=== Dataset extract ===
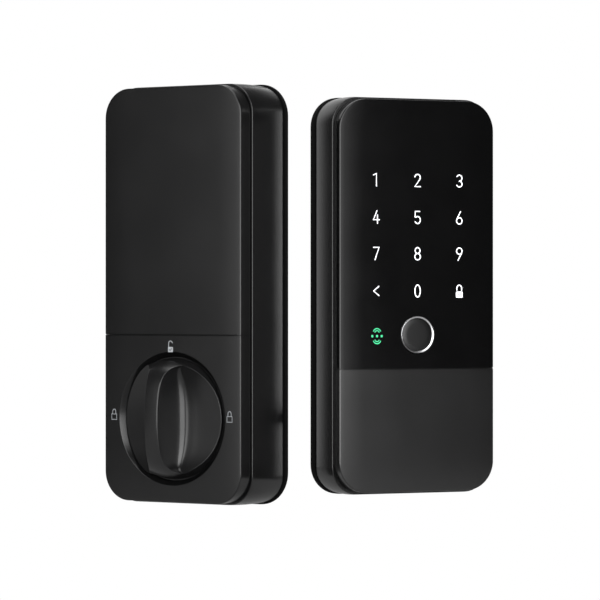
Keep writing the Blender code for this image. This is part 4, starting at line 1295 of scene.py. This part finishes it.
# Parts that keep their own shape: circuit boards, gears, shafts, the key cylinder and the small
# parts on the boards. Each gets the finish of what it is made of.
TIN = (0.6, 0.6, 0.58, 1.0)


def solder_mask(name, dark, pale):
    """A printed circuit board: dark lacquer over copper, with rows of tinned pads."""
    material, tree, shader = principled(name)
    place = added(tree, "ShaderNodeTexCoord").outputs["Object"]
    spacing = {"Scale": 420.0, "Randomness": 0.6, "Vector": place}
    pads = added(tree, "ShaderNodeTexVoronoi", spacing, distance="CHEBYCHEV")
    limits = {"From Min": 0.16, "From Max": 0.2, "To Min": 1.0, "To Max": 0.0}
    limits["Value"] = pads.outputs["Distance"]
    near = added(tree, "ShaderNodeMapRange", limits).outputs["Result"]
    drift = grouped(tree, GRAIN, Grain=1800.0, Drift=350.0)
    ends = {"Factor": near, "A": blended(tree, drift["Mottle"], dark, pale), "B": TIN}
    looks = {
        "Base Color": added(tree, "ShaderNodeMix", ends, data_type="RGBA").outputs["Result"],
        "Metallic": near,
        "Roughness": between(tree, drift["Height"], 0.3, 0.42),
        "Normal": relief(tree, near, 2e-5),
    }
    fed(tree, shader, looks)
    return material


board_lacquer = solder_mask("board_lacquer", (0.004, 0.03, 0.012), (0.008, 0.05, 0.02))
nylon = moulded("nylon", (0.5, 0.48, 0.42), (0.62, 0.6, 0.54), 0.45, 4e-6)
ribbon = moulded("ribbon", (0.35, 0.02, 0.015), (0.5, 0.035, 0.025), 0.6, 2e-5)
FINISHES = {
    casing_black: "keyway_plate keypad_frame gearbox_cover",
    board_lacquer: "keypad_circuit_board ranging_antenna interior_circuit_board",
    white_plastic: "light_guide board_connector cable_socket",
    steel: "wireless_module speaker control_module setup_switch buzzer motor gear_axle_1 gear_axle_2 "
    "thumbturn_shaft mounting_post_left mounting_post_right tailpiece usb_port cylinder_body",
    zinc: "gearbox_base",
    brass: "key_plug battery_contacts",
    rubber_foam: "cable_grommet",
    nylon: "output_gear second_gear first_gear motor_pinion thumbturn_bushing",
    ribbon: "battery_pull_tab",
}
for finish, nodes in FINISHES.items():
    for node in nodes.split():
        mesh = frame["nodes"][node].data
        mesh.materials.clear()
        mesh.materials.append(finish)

=== Short problem ===
Please print exactly what appears from the first line of the data through the line with "TIN = (0.6, 0.6, 0.58, 1.0)", including both of those lines and nothing past them.

=== Exercise output ===
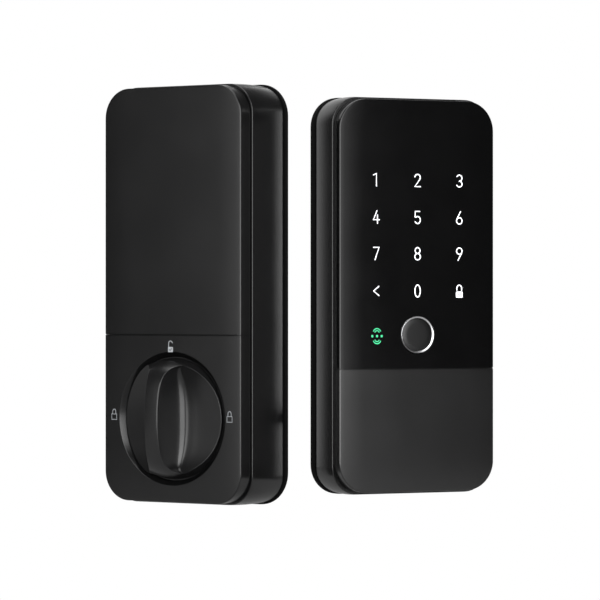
Keep writing the Blender code for this image. This is part 4, starting at line 1295 of scene.py. This part finishes it.
# Parts that keep their own shape: circuit boards, gears, shafts, the key cylinder and the small
# parts on the boards. Each gets the finish of what it is made of.
TIN = (0.6, 0.6, 0.58, 1.0)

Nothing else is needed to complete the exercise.